DEARBORN, Mich. -- Roofs made of carbon fiber. Plastic windshields. Bumpers fashioned out of aluminum foam.
What sounds like a science experiment could be your next car.
While hybrids and electrics may grab the headlines, the real frontier in fuel economy is the switch to lighter materials.
Automakers have been experimenting for decades with lightweighting, as the practice is known, but the effort is gaining urgency with the adoption of tougher gas mileage standards. To meet the government's goal of nearly doubling average fuel economy to 45 mpg by 2025, cars need to lose some serious pounds.
Lighter doesn't mean less safe. Cars with new materials are already acing government crash tests. Around 30 percent of new vehicles already have hoods made of aluminum, which can absorb the same amount of impact as steel. Some car companies are teaming up with airplane makers, which have years of crash simulation data for lightweight materials.
Ford gave a glimpse of the future last week with a lightweight Fusion car. The prototype, developed with the U.S. Department of Energy, is about 800 pounds lighter than a typical Fusion thanks to dozens of changes in parts and materials.
The instrument panel consists of a carbon fiber and nylon composite instead of steel. The rear window is made from the same tough but thin plastic that covers your cellphone.
The car has aluminum brake rotors that are 39 percent lighter than cast iron ones and carbon fiber wheels that weigh 42 percent less than aluminum ones.
Because it's lighter, the prototype can use the same small engine as Ford's subcompact Fiesta, which gets an estimated 45 mpg on the highway.
The car won't be in dealerships anytime soon. For one thing, it's prohibitively expensive. Its seats, for example, cost up to $73 apiece because they have carbon fiber frames. The same seats with steel frames are $12.
Still, prototypes are helping Ford and other companies figure out the ideal mix of materials.
"These are the technologies that will creep into vehicles in the next three to five years," said Matt Zaluzec, Ford's technical leader for materials and manufacturing research.
Some vehicles have already made a lightweight leap. Land Rover's 2013 Range Rover, which went on sale last year, dropped around 700 pounds with its all-aluminum body, while the new Acura MDX shed 275 pounds thanks to increased use of high-strength steel, aluminum and magnesium.
Ford has unveiled an aluminum-body 2015 F-150 pickup, which shaves up to 700 pounds off the current version. The truck goes on sale later this year.

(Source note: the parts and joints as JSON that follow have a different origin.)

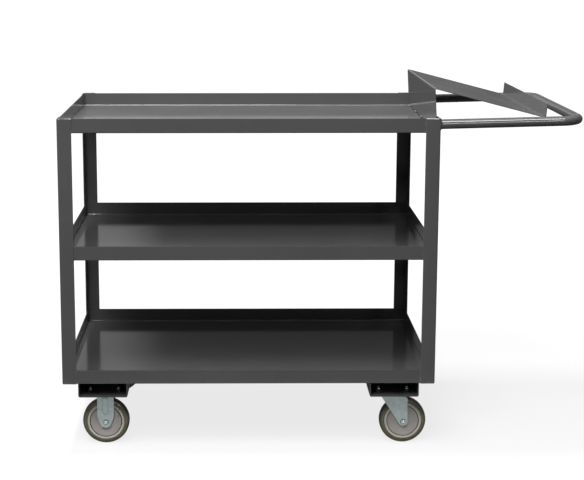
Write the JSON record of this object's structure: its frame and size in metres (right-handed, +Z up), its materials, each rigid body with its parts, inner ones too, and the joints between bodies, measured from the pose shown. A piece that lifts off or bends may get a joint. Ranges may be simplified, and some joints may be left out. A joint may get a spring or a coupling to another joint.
{
  "type": "order picking trolley",
  "caption": "Welded steel order picking trolley with lipped tray shelves, angle corner posts, a tube push handle, a sloping writing board, and fixed and swivel casters.",
  "frame": {"origin": "on the floor, at the middle of the whole trolley's bounding box, handle included", "axes": "+X towards the push handle, +Z up, -Y the long side that the picture shows"},
  "size_m": [1.3716, 0.6096, 0.9792],
  "materials": {
    "grey_powder_coat": "fine textured grey powder coat, satin",
    "channel_paint": "dark powder coat, satin, in shadow",
    "zinc_plate": "bright zinc plating with a pale blue-green cast",
    "bearing_steel": "ground bearing steel",
    "wheel_plastic": "moulded warm grey plastic",
    "tread_rubber": "smooth olive-grey rubber, slightly glossy"
  },
  "bodies": {
    "frame": {"bottom_shelf": "grey_powder_coat", "middle_shelf": "grey_powder_coat", "top_shelf": "grey_powder_coat", "corner_post_plain_end_front": "grey_powder_coat", "corner_post_plain_end_rear": "grey_powder_coat", "corner_post_handle_end_front": "grey_powder_coat", "corner_post_handle_end_rear": "grey_powder_coat", "caster_channel_plain_end": "channel_paint", "caster_channel_handle_end": "channel_paint", "push_handle": "grey_powder_coat", "writing_board": "grey_powder_coat", "rigid_front_fork": "zinc_plate", "rigid_front_axle_bolt": "zinc_plate", "rigid_front_axle_nut": "zinc_plate", "rigid_front_axle_bush": "zinc_plate", "rigid_front_mount_bolt_1": "zinc_plate", "rigid_front_mount_bolt_2": "zinc_plate", "rigid_front_mount_bolt_3": "zinc_plate", "rigid_front_mount_bolt_4": "zinc_plate", "swivel_front_top_plate": "zinc_plate", "swivel_front_kingpin": "zinc_plate", "swivel_front_ball_race": "bearing_steel", "swivel_front_mount_bolt_1": "zinc_plate", "swivel_front_mount_bolt_2": "zinc_plate", "swivel_front_mount_bolt_3": "zinc_plate", "swivel_front_mount_bolt_4": "zinc_plate", "rigid_rear_fork": "zinc_plate", "rigid_rear_axle_bolt": "zinc_plate", "rigid_rear_axle_nut": "zinc_plate", "rigid_rear_axle_bush": "zinc_plate", "rigid_rear_mount_bolt_1": "zinc_plate", "rigid_rear_mount_bolt_2": "zinc_plate", "rigid_rear_mount_bolt_3": "zinc_plate", "rigid_rear_mount_bolt_4": "zinc_plate", "swivel_rear_top_plate": "zinc_plate", "swivel_rear_kingpin": "zinc_plate", "swivel_rear_ball_race": "bearing_steel", "swivel_rear_mount_bolt_1": "zinc_plate", "swivel_rear_mount_bolt_2": "zinc_plate", "swivel_rear_mount_bolt_3": "zinc_plate", "swivel_rear_mount_bolt_4": "zinc_plate"},
    "rigid_front_wheel": {"rigid_front_wheel_core": "wheel_plastic", "rigid_front_wheel_tread": "tread_rubber"},
    "swivel_front_fork": {"swivel_front_fork": "zinc_plate", "swivel_front_axle_bolt": "zinc_plate", "swivel_front_axle_nut": "zinc_plate", "swivel_front_axle_bush": "zinc_plate"},
    "swivel_front_wheel": {"swivel_front_wheel_core": "wheel_plastic", "swivel_front_wheel_tread": "tread_rubber"},
    "rigid_rear_wheel": {"rigid_rear_wheel_core": "wheel_plastic", "rigid_rear_wheel_tread": "tread_rubber"},
    "swivel_rear_fork": {"swivel_rear_fork": "zinc_plate", "swivel_rear_axle_bolt": "zinc_plate", "swivel_rear_axle_nut": "zinc_plate", "swivel_rear_axle_bush": "zinc_plate"},
    "swivel_rear_wheel": {"swivel_rear_wheel_core": "wheel_plastic", "swivel_rear_wheel_tread": "tread_rubber"}
  },
  "joints": [
    {"name": "rigid_front_wheel_spin", "type": "hinge", "parent": "frame", "child": "rigid_front_wheel", "pos_m": [-0.5793, -0.2148, 0.0635], "axis": [0, 1, 0], "continuous": true},
    {"name": "swivel_front_turn", "type": "hinge", "parent": "frame", "child": "swivel_front_fork", "pos_m": [0.1983, -0.2148, 0.1404], "axis": [0, 0, 1], "continuous": true},
    {"name": "swivel_front_wheel_spin", "type": "hinge", "parent": "swivel_front_fork", "child": "swivel_front_wheel", "pos_m": [0.2313, -0.2148, 0.0635], "axis": [0, 1, 0], "continuous": true},
    {"name": "rigid_rear_wheel_spin", "type": "hinge", "parent": "frame", "child": "rigid_rear_wheel", "pos_m": [-0.5793, 0.2148, 0.0635], "axis": [0, 1, 0], "continuous": true},
    {"name": "swivel_rear_turn", "type": "hinge", "parent": "frame", "child": "swivel_rear_fork", "pos_m": [0.1983, 0.2148, 0.1404], "axis": [0, 0, 1], "continuous": true},
    {"name": "swivel_rear_wheel_spin", "type": "hinge", "parent": "swivel_rear_fork", "child": "swivel_rear_wheel", "pos_m": [0.2313, 0.2148, 0.0635], "axis": [0, 1, 0], "continuous": true}
  ]
}
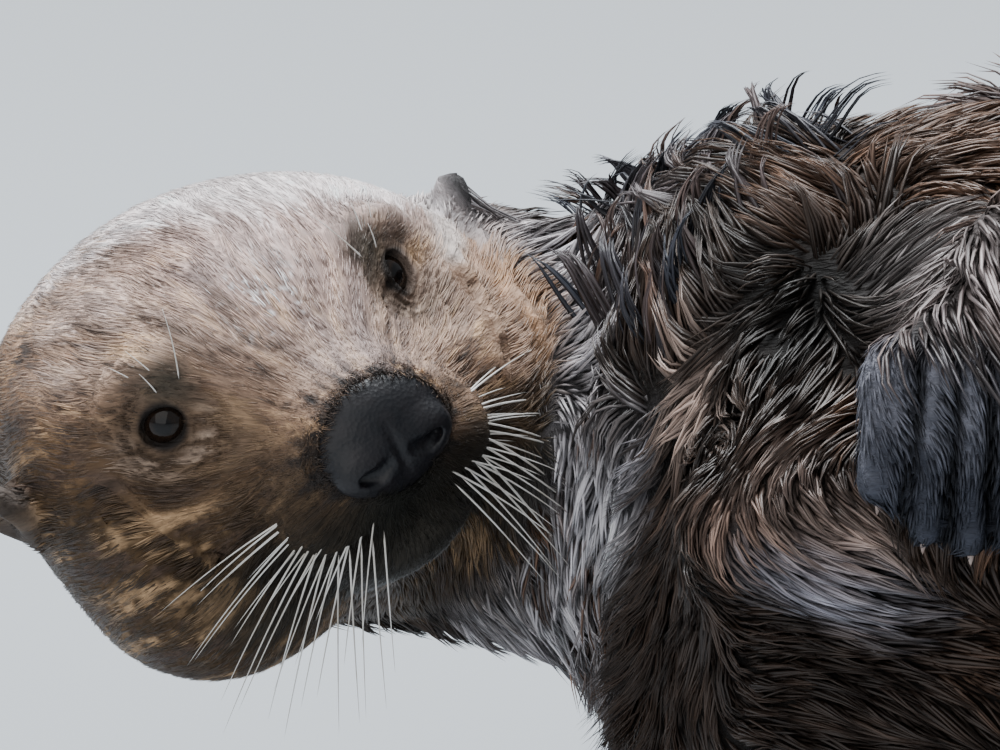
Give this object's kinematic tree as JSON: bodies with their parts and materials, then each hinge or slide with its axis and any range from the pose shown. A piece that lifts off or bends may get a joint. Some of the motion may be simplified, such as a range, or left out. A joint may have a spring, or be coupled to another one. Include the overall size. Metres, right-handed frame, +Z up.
{
  "type": "sea otter figure",
  "caption": "Life-size sea otter model lying on its back, head turned to its side, paws drooping over its chest, hind flippers raised.",
  "frame": {"origin": "middle of the bounding box, on the floor the otter's back rests on", "axes": "+X from the head to the tail, +Y to the animal's left side, +Z up, out of its belly"},
  "size_m": [1.2808, 0.4078, 0.256],
  "materials": {
    "body_fur": "wet brown fur",
    "head_fur": "short damp pale brown fur",
    "paw_fur": "very short slate-grey fur",
    "nose_skin": "bare blue-black skin, damp",
    "eye_dark": "very dark brown, wet gloss",
    "claw_horn": "pale horn"
  },
  "bodies": {
    "root": {"head": "head_fur", "ear_right": "head_fur", "ear_left": "head_fur", "muzzle": "head_fur", "lower_jaw": "head_fur", "nose_pad": "nose_skin", "eye_right": "eye_dark", "eye_left": "eye_dark", "neck": "body_fur", "chest": "body_fur", "belly": "body_fur", "rump": "body_fur", "tail_root": "body_fur", "tail_tip": "body_fur", "upper_arm_right": "body_fur", "forearm_right": "body_fur", "forepaw_right": "paw_fur", "thigh_right": "body_fur", "shank_right": "body_fur", "hind_flipper_right": "paw_fur", "upper_arm_left": "body_fur", "forearm_left": "body_fur", "forepaw_left": "paw_fur", "thigh_left": "body_fur", "shank_left": "body_fur", "hind_flipper_left": "paw_fur", "claw_fore_right_1": "claw_horn", "claw_fore_right_2": "claw_horn", "claw_fore_right_3": "claw_horn", "claw_fore_right_4": "claw_horn", "claw_fore_right_5": "claw_horn", "claw_fore_left_1": "claw_horn", "claw_fore_left_2": "claw_horn", "claw_fore_left_3": "claw_horn", "claw_fore_left_4": "claw_horn", "claw_fore_left_5": "claw_horn", "claw_hind_right_1": "claw_horn", "claw_hind_right_2": "claw_horn", "claw_hind_right_3": "claw_horn", "claw_hind_right_4": "claw_horn", "claw_hind_right_5": "claw_horn", "claw_hind_left_1": "claw_horn", "claw_hind_left_2": "claw_horn", "claw_hind_left_3": "claw_horn", "claw_hind_left_4": "claw_horn", "claw_hind_left_5": "claw_horn"}
  },
  "joints": []
}
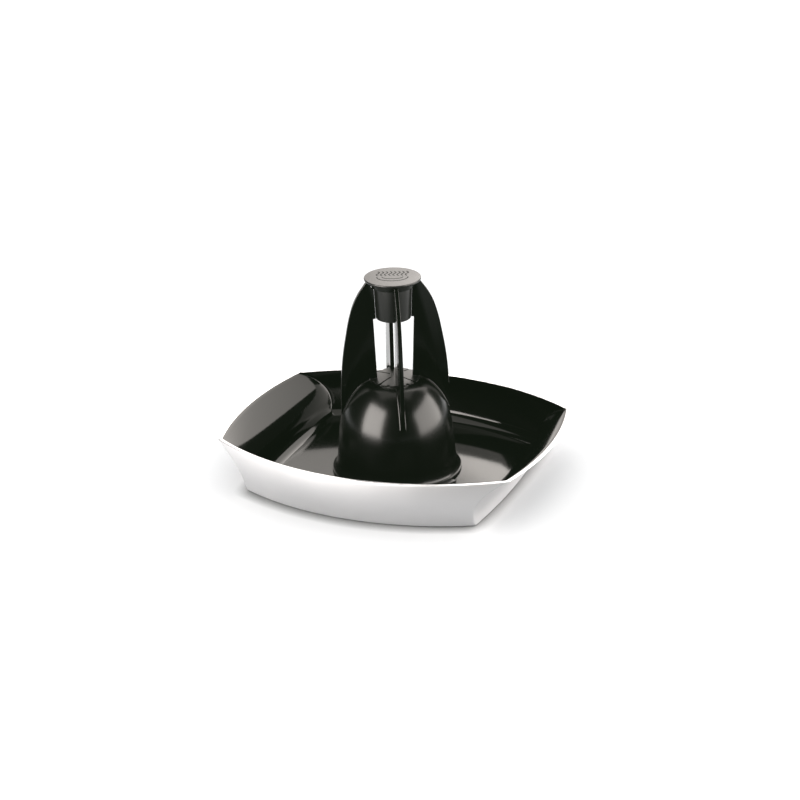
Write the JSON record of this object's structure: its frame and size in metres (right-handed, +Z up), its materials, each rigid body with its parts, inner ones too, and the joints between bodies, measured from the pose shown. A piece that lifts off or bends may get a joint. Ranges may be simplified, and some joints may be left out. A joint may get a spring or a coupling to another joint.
{
  "type": "vertical infusion roaster",
  "caption": "Pillow-shaped roasting pan with a black steam bell, upright crossed fins, and a stopper with a wide round cap, for roasting a bird upright over liquid",
  "frame": {"origin": "middle of the pan's flat underside, on the surface it stands on", "axes": "+X along the pan's long side, +Z up, -Y towards the front"},
  "size_m": [0.3294, 0.2782, 0.204],
  "materials": {
    "cast_aluminium": "satin cast outside, polished rim",
    "non_stick": "glossy black non-stick coating with a fine orange peel",
    "stopper_black": "satin black anodised",
    "pressed_steel": "brushed",
    "seal_silicone": "matte"
  },
  "bodies": {
    "pan": {"roasting_pan": "cast_aluminium"},
    "cup": {"liquid_cup": "pressed_steel"},
    "infuser": {"infuser_dome": "non_stick", "vent_crown": "non_stick", "fin_front": "non_stick", "fin_right": "non_stick", "fin_rear": "non_stick", "fin_left": "non_stick", "stopper_collar": "non_stick"},
    "stopper": {"stopper_body": "stopper_black", "stopper_cap": "stopper_black", "stopper_washer": "seal_silicone", "stopper_screw": "pressed_steel"}
  },
  "joints": [
    {"name": "infuser_lift", "type": "slide", "parent": "pan", "child": "infuser", "axis": [0, 0, 1], "range_m": [0, 0.12]},
    {"name": "stopper_lift", "type": "slide", "parent": "infuser", "child": "stopper", "axis": [0, 0, 1], "range_m": [0, 0.06]},
    {"name": "cup_lift", "type": "slide", "parent": "pan", "child": "cup", "axis": [0, 0, 1], "range_m": [0, 0.02]}
  ]
}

The average vehicle has gained more than 800 pounds over the last 12 years and now tops out at just over 3,900 pounds, according to government data. Not only have cars gotten bigger, but safety features like air bags and more crash-resistant frames have also added weight. General Motors' Chevrolet Volt electric car has to drag around a 400-pound battery.
Morgan Stanley estimates than shaving 110 pounds off each of the 1 billion cars on the world's roads could save $40 billion in fuel each year.
"Lightweighting is going to be with us for a long time," said Hesham Ezzat, a technical fellow at GM. "Every manufacturer is going to have to leverage their entire palette of materials."